Lee: Oh man, every chance I got and we get about halfway through maybe three quarters away through the conference and he was going up to speak and I think it was Marleen, she’s up at the front and she’s going through this introduction and “he is Executive Director and this is what he does at progressive”, and Arnie Whetherill and I thought to myself, “I was just picking the brain of one of the founders of this knowledge base”, and he was so giving and he was so generous and to this day, I can reach out to Arnie anytime I need to. He offers his assistance and so that’s what I told my team. I said, “it’s about who you’re gonna meet because the people who are here want to help. And you’re gonna build a support network and any problem that you have that the people in your immediate sphere can’t help you with, you’re gonna be able to find somebody that can help you with that problem.” And so that’s the value proposition for me for the conference for sure.
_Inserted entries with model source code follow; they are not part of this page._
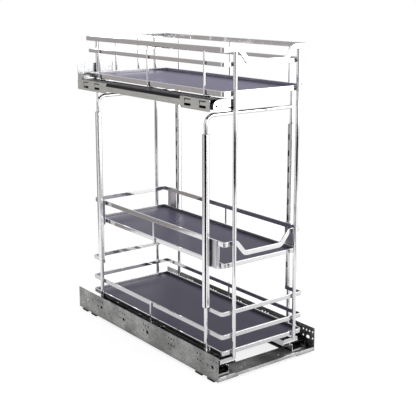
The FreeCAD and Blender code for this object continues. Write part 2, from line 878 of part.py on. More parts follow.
def mount_window(y):
    """Window in the outer member's web that lets a hook in behind an opening."""
    half = mount_slot_length / 2 - mount_slot_margin
    middle = top_slide_z - mount_slot_drop
    rise = mount_slot_height / 2 - mount_slot_margin
    x1 = -plate_inner + top_slide_wall + mount_slot_margin
    return box(-plate_outer, x1, y - half, y + half, middle - rise, middle + rise)


def mount_slot(y):
    """One hook opening: an open foot and a slit that frees a tongue above it."""
    x0 = -plate_outer - chassis_sheet
    x1 = -plate_inner + chassis_sheet / 2
    y0 = y - mount_slot_length / 2
    y1 = y + mount_slot_length / 2
    middle = top_slide_z - mount_slot_drop
    low = middle - mount_slot_height / 2
    high = middle + mount_slot_height / 2
    foot = box(x0, x1, y0, y1, low, low + mount_slot_floor)
    top = box(x0, x1, y0, y1, high - mount_slot_width, high)
    side = box(x0, x1, y1 - mount_slot_width, y1, middle, high)
    return Part.makeCompound([foot, top.fuse(side)])


def mount_rail():
    """A strip against the cabinet side, deeper at its ends, where it is slotted."""
    x0 = -plate_outer
    x1 = -plate_inner
    low = mount_rail_z - mount_band_below
    high = mount_rail_z + mount_band_above
    end = mount_end_height / 2
    front_end = top_slide_y0 + mount_front_end
    rear_start = top_slide_y1 - mount_rear_end
    rail = box(x0, x1, top_slide_y0, top_slide_y1, low, high)
    for y0, y1 in ((top_slide_y0, front_end), (rear_start, top_slide_y1)):
        piece = box(x0, x1, y0, y1, mount_rail_z - end, mount_rail_z + end)
        corners = [e for e in piece.Edges if e.BoundBox.XLength > chassis_sheet / 2]
        rail = rail.fuse(piece.makeFillet(mount_corner, corners))
    ear_y = top_slide_y1 - mount_ear_length
    ear = box(x0, x1, ear_y, top_slide_y1 - mount_corner, top_slide_z, ear_level())
    rail = rail.fuse(ear).removeSplitter()
    for y in mount_slot_places():
        rail = rail.cut(mount_slot(y))
    return holed(rail, mount_rivets() + [ear_rivet()], rivet_hole, 4 * chassis_sheet, V(1, 0, 0))


def rear_bracket():
    """Upright plate behind the basket that fixes the slide to the cabinet back."""
    x0 = -plate_inner + seat_gap
    low = mount_rail_z - top_slide_width / 2
    high = low + rear_bracket_height
    y0 = top_slide_y1 + seat_gap
    plate = box(x0, x0 + rear_bracket_width, y0, y0 + chassis_sheet, low, high)
    tab_low = top_slide_z + top_slide_width / 2 + seat_gap
    tab = box(x0, x0 + chassis_sheet, top_slide_y1 - mount_ear_length, y0, tab_low, ear_level())
    bracket = plate.fuse(tab).removeSplitter()
    first = V(x0 + rear_bracket_hole_side, y0, high - rear_bracket_hole_top)
    below = first - V(0, 0, rear_bracket_hole_drop)
    beside = first + V(rear_bracket_hole_step, 0, 0)
    bracket = holed(bracket, [first, below, beside], screw_hole, 4 * chassis_sheet, V(0, 1, 0))
    return holed(bracket, [ear_rivet()], rivet_hole, 6 * chassis_sheet, V(1, 0, 0))


def top_slide_rivets():
    solids = []
    for centre in mount_rivets():
        head = centre + V(top_slide_wall, 0, 0)
        solids.append(rivet(head, V(1, 0, 0), chassis_sheet + top_slide_wall))
    head = ear_rivet() + V(seat_gap + chassis_sheet, 0, 0)
    solids.append(rivet(head, V(1, 0, 0), 2 * chassis_sheet + seat_gap))
    return solids


# Angle, bracket and bumper that tie the top basket to its slide

carrier_x = -plate_inner + top_slide_depth + seat_gap
carrier_top = top_level - wire_diameter - 2 * seat_gap
front_bracket_x1 = front_bracket_end - upright_half_spacing
slot_x = -upright_half_spacing - rod_diameter


def carrier():
    """Angle on the inner member; its top leg carries the top basket's wires."""
    low = top_slide_z - top_slide_width / 2
    y0 = front_bracket_y1 + seat_gap
    upright_leg = box(carrier_x, carrier_x + carrier_sheet, y0, basket_y1, low, carrier_top)
    top_leg = box(carrier_x, carrier_x + carrier_leg, y0, basket_y1,
                  carrier_top - carrier_sheet, carrier_top)
    return upright_leg.fuse(top_leg).removeSplitter()


def bumper_x():
    return -plate_inner + top_slide_depth / 2


def front_bracket():
    """Plate across the front that ties the carrier to the left front upright."""
    half = front_bracket_height / 2
    x0 = -plate_inner + half
    x1 = front_bracket_x1
    y0 = basket_y0
    y1 = front_bracket_y1
    plate = box(x0, x1, y0, y1, mount_rail_z - half, mount_rail_z + half)
    plate = plate.fuse(disc(2 * half, y1 - y0, V(x0, y0, mount_rail_z), V(0, 1, 0))).removeSplitter()
    slot_z = mount_rail_z - front_bracket_slot_drop
    slot_half = front_bracket_slot_length / 2
    slot = box(slot_x - slot_half, slot_x + slot_half, y0 - 1, y1 + 1,
               slot_z - front_bracket_slot_height / 2, slot_z + front_bracket_slot_height / 2)
    window_x = carrier_x + carrier_sheet
    window = box(window_x, window_x + front_bracket_window, y0 - 1, y1 + 1,
                 mount_rail_z - front_bracket_window, mount_rail_z + front_bracket_window)
    plate = plate.cut(Part.makeCompound([slot, window]))
    hole = V(x1 - front_bracket_hole, y0, mount_rail_z)
    plate = holed(plate, [hole], front_bracket_hole, 4 * front_bracket_sheet, V(0, 1, 0))
    neck = V(bumper_x(), y0, mount_rail_z)
    return holed(plate, [neck], bumper_neck + 2 * seat_gap, 4 * front_bracket_sheet, V(0, 1, 0))


def bumper():
    """Rubber button behind the bracket, which meets the slide when it shuts."""
    axis = V(0, 1, 0)
    y0 = front_bracket_y1 + seat_gap
    head = disc(bumper_diameter, bumper_length, V(bumper_x(), y0, mount_rail_z), axis)
    start = V(bumper_x(), basket_y0, mount_rail_z)
    neck = disc(bumper_neck, front_bracket_sheet + seat_gap, start, axis)
    return head.fuse(neck).removeSplitter()


def bumper_pad():
    """Rubber pad behind the bracket, which shows in its slot and at its end."""
    x0 = slot_x - front_bracket_slot_length / 2 - bumper_pad_margin
    y0 = front_bracket_y1 + seat_gap
    half = bumper_pad_height / 2
    pad = box(x0, front_bracket_x1 + bumper_pad_margin, y0, y0 + bumper_pad_thickness,
              mount_rail_z - half, mount_rail_z + half)
    corners = [e for e in pad.Edges if e.BoundBox.YLength > bumper_pad_thickness / 2]
    return pad.makeFillet(bumper_pad_margin, corners)


# Write every piece

save("left_side_plate", [side_plate()])
save("right_side_plate", [mirrored(side_plate())])
save("front_cross_pan", [cross_pan()])
save("rear_cross_pan", [cross_pan().mirror(V(0, 0, 0), V(0, 1, 0))])
save("rubber_feet", feet())
save("chassis_rivets", chassis_rivets())
save_bottom_slides()
save_top_slide()
save("top_slide_mount_rail", [mount_rail()])
save("top_slide_rear_bracket", [rear_bracket()])
save("top_slide_rivets", top_slide_rivets())
save("top_slide_carrier", [carrier()])
save("top_slide_front_bracket", [front_bracket()])
save("top_slide_bumper", [bumper(), bumper_pad()])
save("right_runner", [runner()])
save("left_runner", [mirrored(runner())])
save("front_cross_bar", [cross_bar(wire_places[0])])
save("rear_cross_bar", [cross_bar(wire_places[-1])])
save("carriage_screws", carriage_screws())
save_bottom_basket()
save_carriage_frame()
save_middle_shelf()
save_top_basket()
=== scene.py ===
import bpy, bmesh, json, math
from mathutils import Matrix, Vector


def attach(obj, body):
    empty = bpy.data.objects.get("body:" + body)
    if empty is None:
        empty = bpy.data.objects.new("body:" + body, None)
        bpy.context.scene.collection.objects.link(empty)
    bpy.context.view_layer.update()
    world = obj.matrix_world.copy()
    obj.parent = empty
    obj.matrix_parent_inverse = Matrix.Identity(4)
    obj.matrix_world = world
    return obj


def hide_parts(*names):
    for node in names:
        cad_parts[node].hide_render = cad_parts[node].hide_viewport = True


# Base cabinet pull-out, dressed from the chassis upwards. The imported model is
# loaded as the fixed frame, and lengths are in metres in its coordinates.
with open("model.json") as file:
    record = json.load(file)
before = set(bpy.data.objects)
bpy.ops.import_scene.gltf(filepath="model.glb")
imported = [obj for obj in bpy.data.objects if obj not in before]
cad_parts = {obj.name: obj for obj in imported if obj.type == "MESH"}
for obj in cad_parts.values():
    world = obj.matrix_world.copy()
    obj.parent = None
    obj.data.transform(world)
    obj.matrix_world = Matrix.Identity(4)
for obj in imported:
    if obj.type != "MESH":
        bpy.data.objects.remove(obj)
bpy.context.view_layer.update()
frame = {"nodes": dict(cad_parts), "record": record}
nodes = frame["nodes"]


# Side plates: hot-dip galvanised steel sheet, pierced and then folded along
# the foot. Spangles a few millimetres across give a crisp mottle, and the
# coat's bloom lays a softer cloud over it.
mm = 0.001
sheet_edge = 0.3 * mm
crease = math.radians(35)
multiplied = {"data_type": "RGBA", "blend_type": "MULTIPLY"}


def linear(hex_colour):
    """An sRGB hex colour as a linear RGBA tuple."""
    parts = [int(hex_colour[i:i + 2], 16) / 255 for i in (1, 3, 5)]
    return tuple(c / 12.92 if c <= 0.04045 else ((c + 0.055) / 1.055) ** 2.4
                 for c in parts) + (1.0,)


def add(tree, kind, values=None, links=None, **settings):
    """Adds a node with its settings, socket values and incoming links."""
    node = tree.nodes.new("ShaderNode" + kind)
    for key, value in settings.items():
        setattr(node, key, value)
    for name, value in (values or {}).items():
        node.inputs[name].default_value = value
    for name, source in (links or {}).items():
        tree.links.new(source, node.inputs[name])
    return node


def new_finish(name, metallic, roughness):
    """A new material: its tree, its Principled shader and its object coordinates."""
    material = bpy.data.materials.new(name)
    material.use_nodes = True
    tree = material.node_tree
    shader = tree.nodes["Principled BSDF"]
    shader.inputs["Metallic"].default_value = metallic
    shader.inputs["Roughness"].default_value = roughness
    place = add(tree, "TexCoord").outputs["Object"]
    return material, tree, shader, place


def shades(ramp, *stops):
    """Sets a colour ramp's stops from (position, hex colour) pairs."""
    while len(ramp.color_ramp.elements) < len(stops):
        ramp.color_ramp.elements.new(0.5)
    for element, (position, colour) in zip(ramp.color_ramp.elements, stops):
        element.position = position
        element.color = linear(colour)


def painted_recess_shade(tree, colour, reach, low):
    """A colour darkened in holes and folds by painted shade, from ambient occlusion."""
    deep, clear = 0.25, 0.8
    hollow_shade = add(tree, "AmbientOcclusion", {"Distance": reach}, samples=6)
    depth = add(tree, "MapRange", {"From Min": deep, "From Max": clear,
                                   "To Min": low, "To Max": 1.0}, {"Value": hollow_shade.outputs["AO"]})
    mix = add(tree, "Mix", {"Factor": 1.0}, {"A": colour, "B": depth.outputs["Result"]},
              **multiplied)
    return mix.outputs["Result"]


def spangled(name, spangles, specks, clouds, smooth, dull):
    """Galvanised sheet, from the shades of its spangles, specks and clouds."""
    spangle_size, speck_size, cloud_size = 4.5 * mm, 3 * mm, 50 * mm
    material, tree, shader, place = new_finish(name, 1.0, dull)
    spangle = add(tree, "TexVoronoi", {"Scale": 1 / spangle_size}, {"Vector": place})
    grain = add(tree, "TexNoise", {"Scale": 1 / speck_size, "Detail": 3.0}, {"Vector": place})
    cloud = add(tree, "TexNoise", {"Scale": 1 / cloud_size, "Detail": 4.0}, {"Vector": place})
    grey = add(tree, "ValToRGB", links={"Fac": spangle.outputs["Color"]})
    shades(grey, (0.0, spangles[0]), (1.0, spangles[1]))
    speck = add(tree, "ValToRGB", links={"Fac": grain.outputs["Fac"]})
    shades(speck, (0.34, specks), (0.58, "#ffffff"))
    tone = add(tree, "ValToRGB", links={"Fac": cloud.outputs["Fac"]})
    shades(tone, (0.38, clouds), (0.62, "#ffffff"))
    mix = add(tree, "Mix", {"Factor": 1.0},
              {"A": grey.outputs["Color"], "B": tone.outputs["Color"]}, **multiplied)
    mix = add(tree, "Mix", {"Factor": 1.0},
              {"A": mix.outputs["Result"], "B": speck.outputs["Color"]}, **multiplied)
    # Painted shade: the sheet darkens in its holes and folds.
    colour = painted_recess_shade(tree, mix.outputs["Result"], 25 * mm, 0.04)
    tree.links.new(colour, shader.inputs["Base Color"])
    rough = add(tree, "MapRange", {"To Min": smooth, "To Max": dull},
                {"Value": spangle.outputs["Distance"]})
    tree.links.new(rough.outputs["Result"], shader.inputs["Roughness"])
    return material


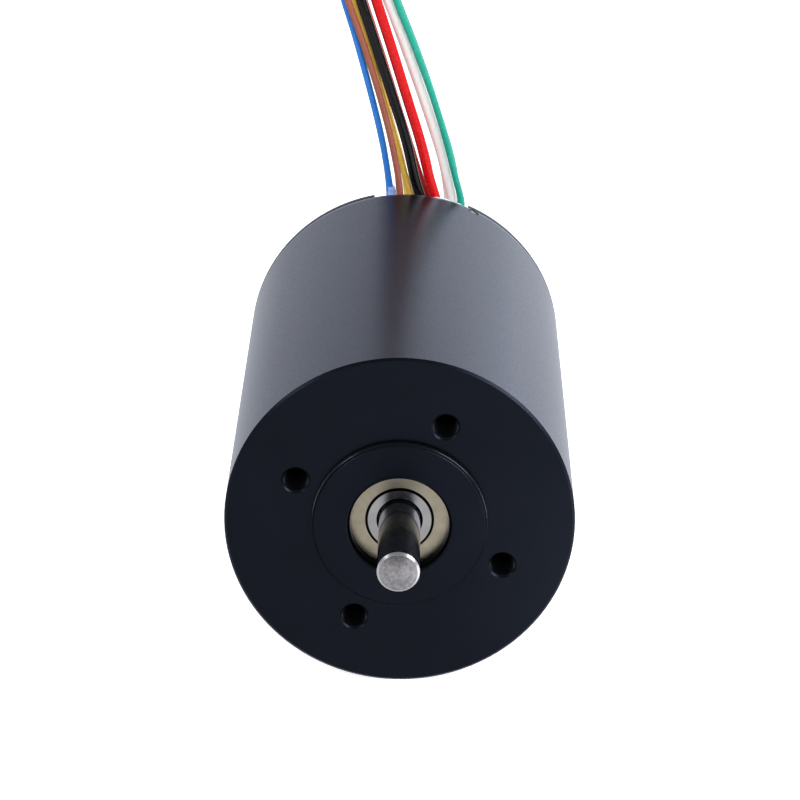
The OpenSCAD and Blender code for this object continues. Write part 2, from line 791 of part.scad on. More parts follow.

Adam: Yeah. I’ve had actually had– I think probably half the times I’ve been walking back from my room, back to the session, I’ve walked with Abraham, I’ve walked with Arnie, who I also have the same experience with in DC.

Lee: Did you really?

Adam: Yeah, I’m sitting around and then he gets up and then the statues named after him.

Lee: Right?

Adam: He word his– I’m like, “what? Is Arnie like?” And then Von, I walked with Von, yeah anyway.

Lee: Von and I rode in a race car. Like we wheeled the race cars in Charlotte.

Adam: Oh yeah.

Lee: Yeah, he’s a great guy.

Peter: I think part of the excitement of this conference is that there’s so many people that are willing to share and that’s where you see possibly for this conference, the biggest advantage but I think it’s part of the BRM nature as well. Thank you very much for attending the podcast and I’m hoping to see you in some other conferences of course.

Adam: Yeah.

Lee: Likewise.

Peter: So, thanks Adam and Lee and hopefully we’ll see you next year again.

Lee: It’s my plan, thanks Peter, thanks.

Adam: [inaudible] it’s mine too. Thanks Peter.